Antologias Virtuais Permanentes:
• Portal CEN (Cá Estamos Nós - Brasil/Portugal)
• Logos do Portal Fénix (Brasil/Portugal)
• Revista eisFluências (Brasil/Portugal)
• Jornal Correio da Palavra (ALPAS 21)

Concursos, Projetos e Afins:
• Menção Honrosa do 2° Concurso Literário Pague Menos, de nível nacional. Ficou entre os 100 primeiros e está no livro “Brava Gente Brasileira”.
• Menção Honrosa do 4° Concurso Literário Pague Menos, de nível nacional. Ficou entre os 100 primeiros e está no livro “Amor do Tamanho do Brasil”.
• Menção Honrosa do 5° Concurso Literário Pague Menos, de nível nacional. Ficou entre os 100 primeiros e está no livro “Quem acredita cresce”.
• Menção Honrosa no I Prêmio Literário Mar de Letras, com poetas de Moçambique, Portugal e Brasil, ficou entre os 46 primeiros e está no livro “Controversos” - E. Sapere
• classificado no Concurso Novos Poetas com poema selecionado para o livro Poetize 2014 (Concurso Nacional Novos Poetas)
• 3° Lugar no Concurso Literário “Confrades do Verso”.
• indicado e outorgado com o título de "Participação Especial" na Antologia O Melhor de Poesias Encantadas/Salvador (BA).
• indicado e outorgado com o título de "Talento Poético 2015" com duas obras selecionadas para a Antologia As Melhores Poesias em Língua Portuguesa (SP).
• indicado e outorgado com o título de Talento Poético 2016 e 2017 pela Editora Becalete
• indicado e outorgado com o título de "Destaque Especial 2015” na Antologia O Melhor de Poesias Encantadas VIII
• Revisor, jurado e coautor dos tomos IX e X do projeto Poesias Encantadas
• Teve poemas selecionados e participou da Coletânea de Poesias "Confissões".
• Dois poemas selecionados e participou da Antologia Pablo Neruda e convidados (Lançada em ago./14 no Chile, na 23a Bienal (SP) e em out/14 no Museu do Oriente em Lisboa) - pela Literarte

André Anlub por Ele mesmo: Eu moro em mim, mas costumo fugir de casa; totalmente anárquico nas minhas lucidezes e pragmático nas loucuras, tento quebrar o gelo e gaseificar o fogo; não me vendo ao Sistema, não aceito ser trem e voo; tenho a parcimônia de quem cultiva passiflora e a doce monotonia de quem transpira melatonina; minha candura cascuda e otimista persistiu e venceu uma possível misantropia metediça e movediça; otimista sem utopia, pessimista sem depressão. Me considero um entusiasta pela vida, um quase “poète maudit” e um quase “bon vivant”.
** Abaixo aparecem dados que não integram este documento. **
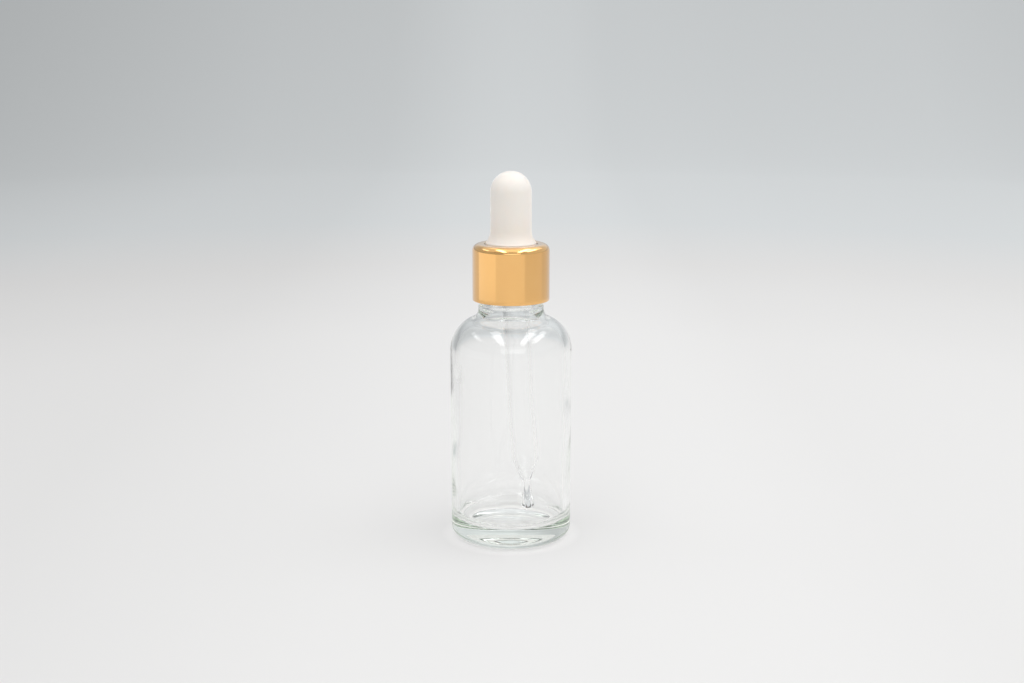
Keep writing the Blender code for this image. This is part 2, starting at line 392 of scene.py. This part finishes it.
def glass_pipette(finish):
    """The tube and its drawn tip, leaning along the axis that it is lifted out on."""
    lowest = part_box("glass_pipette")[0].z
    tip = TIP_RADIUS * math.sqrt(1 - LEAN.z**2) - (GRIP_TOP - lowest) / LEAN.z
    bore = PIPETTE_RADIUS - PIPETTE_WALL
    taper_top = tip + STEM_LENGTH + TAPER_LENGTH
    outline = rounded(
        (STEM_BORE, tip),
        (TIP_RADIUS, tip, 0.0007),
        (TIP_RADIUS, tip + TIP_LENGTH, 0.0006),
        (STEM_RADIUS, tip + TIP_LENGTH + TIP_NECK, 0.0010),
        (STEM_RADIUS, tip + STEM_LENGTH, 0.0020),
        (PIPETTE_RADIUS, taper_top, 0.0030),
        (PIPETTE_RADIUS, PIPETTE_HEAD, 0.0003),
        (bore, PIPETTE_HEAD, 0.0003),
        (bore, taper_top, 0.0030),
        (STEM_BORE, tip + STEM_LENGTH, 0.0015),
        steps=10,
    )
    pipette = turned("pipette_glass_tube", spaced(outline, 0.002), 96, closed=True)
    tilt = Vector((0, 0, 1)).rotation_difference(LEAN).to_matrix().to_4x4()
    pipette.data.transform(Matrix.Translation((0, 0, GRIP_TOP)) @ tilt)
    place(pipette, "glass_pipette", "dropper", finish)


def aluminium_collar(finish):
    low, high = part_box("aluminium_collar")
    outside = high.x
    inside = outside - COLLAR_SHEET
    outline = rounded(
        (BULB_HOLE, high.z - COLLAR_SHEET, COLLAR_ROLL),
        (inside, high.z - COLLAR_SHEET, COLLAR_EDGE - COLLAR_SHEET),
        (inside, low.z, COLLAR_ROLL),
        (outside, low.z, COLLAR_ROLL),
        (outside, high.z, COLLAR_EDGE),
        (BULB_HOLE, high.z, COLLAR_ROLL),
        steps=10,
    )
    closed_outline = spaced(outline + outline[:1], 0.001)[:-1]
    collar = turned("collar_gold_shell", closed_outline, 256, closed=True)
    place(collar, "aluminium_collar", "cap", finish)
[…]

Influências – atual: Neruda, Manoel de Barros, Sylvia Plath, Dostoiévski, China Miéville, Emily Dickinson, Žižek, Ana Cruz Cesar, Drummond
Hobbies: artes plásticas, gastronomia, fotografia, cavalos, escrita, leitura, música e boxe.
Influências – raiz: Secos e Molhados, Chico Buarque, Gilberto Gil, Caetano Veloso, Mutantes, Jorge Amado, Neil Gaiman, gibis, Luiz Melodia entre outros.
Tem paixão pelo Rock, MPB e Samba, Blues e Jazz, café e a escrita. Acredita e carrega algumas verdades corriqueiras como amor, caráter, filosofia, poesia, música e fé.